Please do find time to review the notes before / after the class itself.

There is no webcast for this class during my semester.

Tutorials

Tutorials start from week 3.

  • Every week, a subset of tutorial questions will be discussed in class.
  • Each student is pre-assigned to prepare the answer for a question
  • For each discussion question one of the assigned students will be randomly picked to lead the discussion
  • Other students are expected to participate as well

Before the tutorials, we are each assigned 1 question to complete and we will be asked to present our answers in class.

Assignments

The assignments are slightly different this semester. Instead of using SimpleDB, we use PostgreSQL instead.

The assignments are completed in groups of 2 and are required to modify PostgreSQL’s code (Written in C)

Assignment 1

There are 2 parts to assignment 1.

Individual component

For the individual component, we are required to follow a set of simple instructions given by the lecturer to install and run a benchmark on postgresql. The benchmark is a set of queries that are run on the database. The queries are run multiple times and the time taken to run the queries are recorded. The time taken to run the queries are then compared to the time taken to run the queries on a database without the changes made in the assignment.

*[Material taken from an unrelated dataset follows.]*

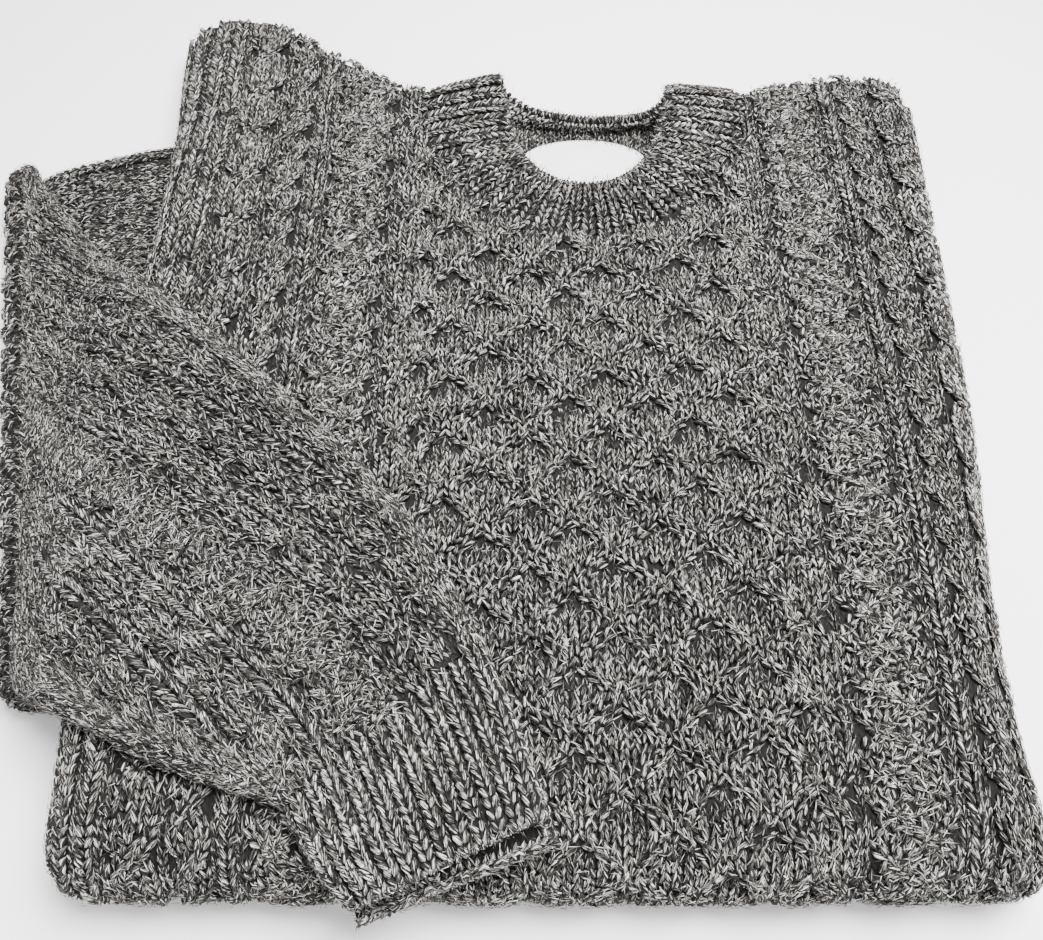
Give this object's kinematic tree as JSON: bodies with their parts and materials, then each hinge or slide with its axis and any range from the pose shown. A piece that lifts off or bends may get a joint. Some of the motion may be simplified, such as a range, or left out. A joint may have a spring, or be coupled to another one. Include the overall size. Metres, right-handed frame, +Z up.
{
  "type": "folded fisherman sweater",
  "caption": "Chunky cable-knit crew-neck sweater folded flat on a surface, its body turned under at the front, one sleeve laid across it, with ribbed neck and cuff open.",
  "frame": {"origin": "centre of the whole sweater's outline, on the surface it rests on", "axes": "+X towards the viewer's right across the front, +Y from the front fold towards the shoulders, +Z up"},
  "size_m": [0.6652, 0.6626, 0.0982],
  "materials": {
    "front_wool": "soft marled wool, cable knit",
    "back_wool": "soft marled wool",
    "neckband_wool": "soft marled wool, ribbed",
    "sleeve_wool": "soft marled wool, cable knit",
    "cuff_wool": "soft marled wool, ribbed",
    "label_cloth": "plain woven cloth",
    "hidden_wool": "soft marled wool"
  },
  "bodies": {
    "root": {"front_panel": "front_wool", "back_panel": "back_wool", "neckband": "neckband_wool", "sleeve_right": "sleeve_wool", "cuff_right": "cuff_wool", "neck_label": "label_cloth", "folded_layers": "hidden_wool"}
  },
  "joints": []
}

We will then have to submit the results onto Canvas.

Team component

We have to modify Postgresql’s Clock replacement algorithm and implement a LRU algorithm instead.

A large amount of source code from Postgresql have to be read and understood before any development can begin.

Ratings

Workload 8/10 (High Workload)

Between juggling the tutorial, assignments and the lecture, the workload is quite high.

Some time is required to understand the content of the lecture before the tutorial can be completed. Completing it for the first half of the semester, I spend most of my time on my FYP and this module.

The assignment involves a lot of code reading and understanding of the postgres code base. A few hours is required to understand fully what the source code is doing before any implementation can begin.

The source code is well annotated but it is the sheer amount of code that makes it difficult to understand.

Organization 7/10

The module is relatively well structured. We can see how each lecture builds up to form the data base itself.

Learning 8/10

There are a lot to be learnt from this module regarding database implementation.

Enjoyment 3/10

Personally I did not enjoy the course very much as it is very math heavy and I am not really a math person.

The concepts were confusing to me and a large amount of time is required to dig through the slides and understand the examples which were given.

Usefulness 4/10

I feel that the mod is only useful towards the algorithm side of things. The data structures and algorithms (B-Trees, Index, Sorting) taught in this module might be useful when faced with similar problems in the future.

Overall 5/10

Overall I feel that this mod is ok. Due to the workload for the semester I dropped this mod. It might get better during the 2nd half of the semester.

Actual grade: W (As I dropped it after the first half of the Semester)

Resources

  1. Postgresql LRU
  2. Ramakrishnan Database Management Systems 3rd Edition PDF
  3. Database System Concepts Sixth Edition PDF
  4. Database Systems The Complete Book